I have an ongoing debate with myself about the purpose of this blog. Why, how, when, and questions alike. The conclusion is most of the time that it has no specific purpose, it changes and evolves like I do. In a way it functions as an internal mirror, a place where I can look and see the inside of myself, and not the exterior version. Blogging keeps me sane. Or is it the writing itself?

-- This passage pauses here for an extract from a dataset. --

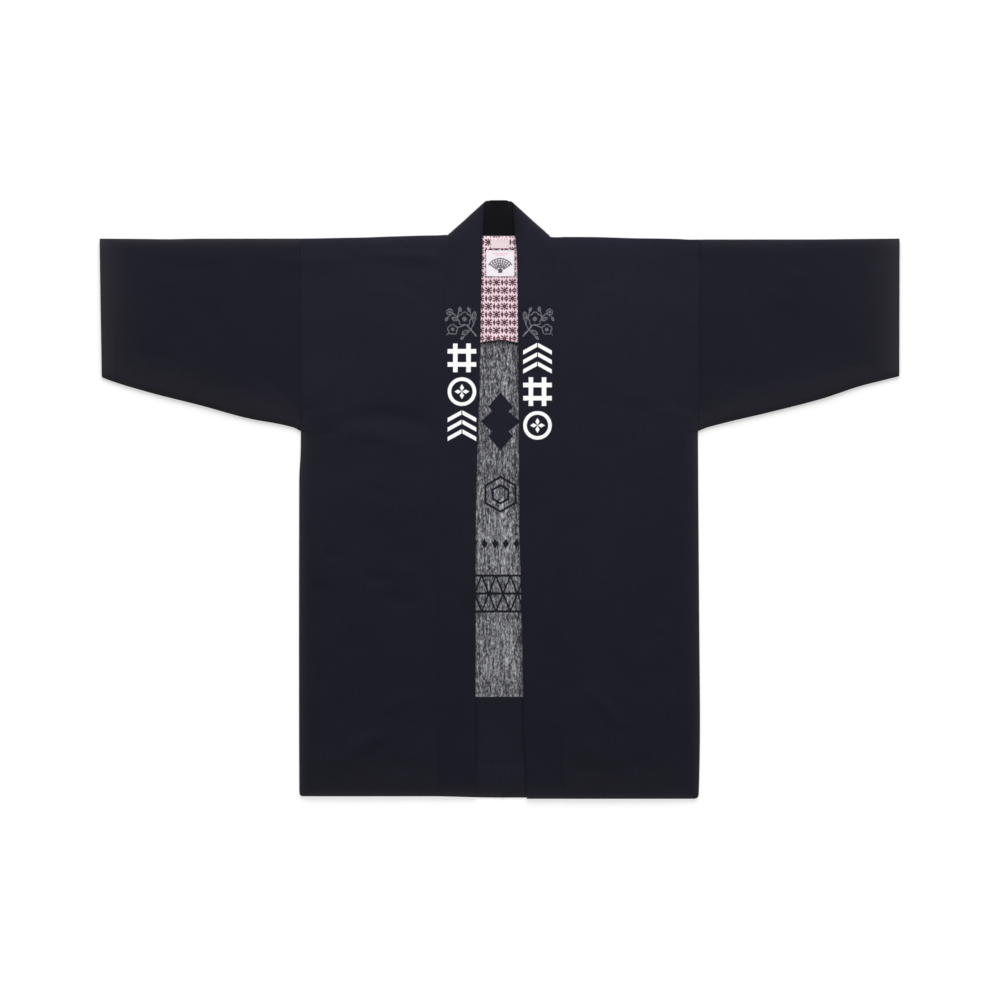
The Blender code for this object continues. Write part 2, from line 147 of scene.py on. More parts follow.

That leeds me to another issue I have in this debate, whether I really do need to put my inner self out in the open? If it's only the actual writing that is vital, why publish online when a simple,
old-fashioned, diary would do? I think there might be something significant here, 'cause I have never been writing a diary in my entire life, could never hold it up even if I tried to. (Last attempt was probably in seventh grade, writing some silly notes about silly boys and silly love. Pretty much like I do now, come to think of it.) What I really would like to look into then, is whether the avarage blogger ever kept an ordinary diary. And people who have been writing diaries from early on, are they now bloggers? Have a feeling they not necessarily are.
So there must be a certain aspect to blogging that makes us do it. Let's go back to the mirror again. Maybe it's an intentional angle to the mirror? Maybe there's something that makes us
wanting other people to look into it as well? "Hey, can you see
me?"
This is quite confusing for me, 'cause on the one hand I don't want any focus at all, I'm not the type you'd find in the middle of every event. On the other hand I very much like recognition and attention, as least as long as I'm not caught off guard. Perhaps that's one element of blogging that appeals? Every single word can be considered, evaluated, reconsidered, withdrawn, and so on. Right until I'm satisfied and press PUBLISH. And even then there's the EDIT possibility. Like no one ever is going to notice that I changed an "it's" to "her", in a post a originally wrote days, or even weeks ago...
All this make me wish I had another way of expressing myself that wasn't so direct. Or maybe I should just learn to keep my mouth shot? And another question -
Who wins and who loses when you're arguing with yourself? I? We? No one?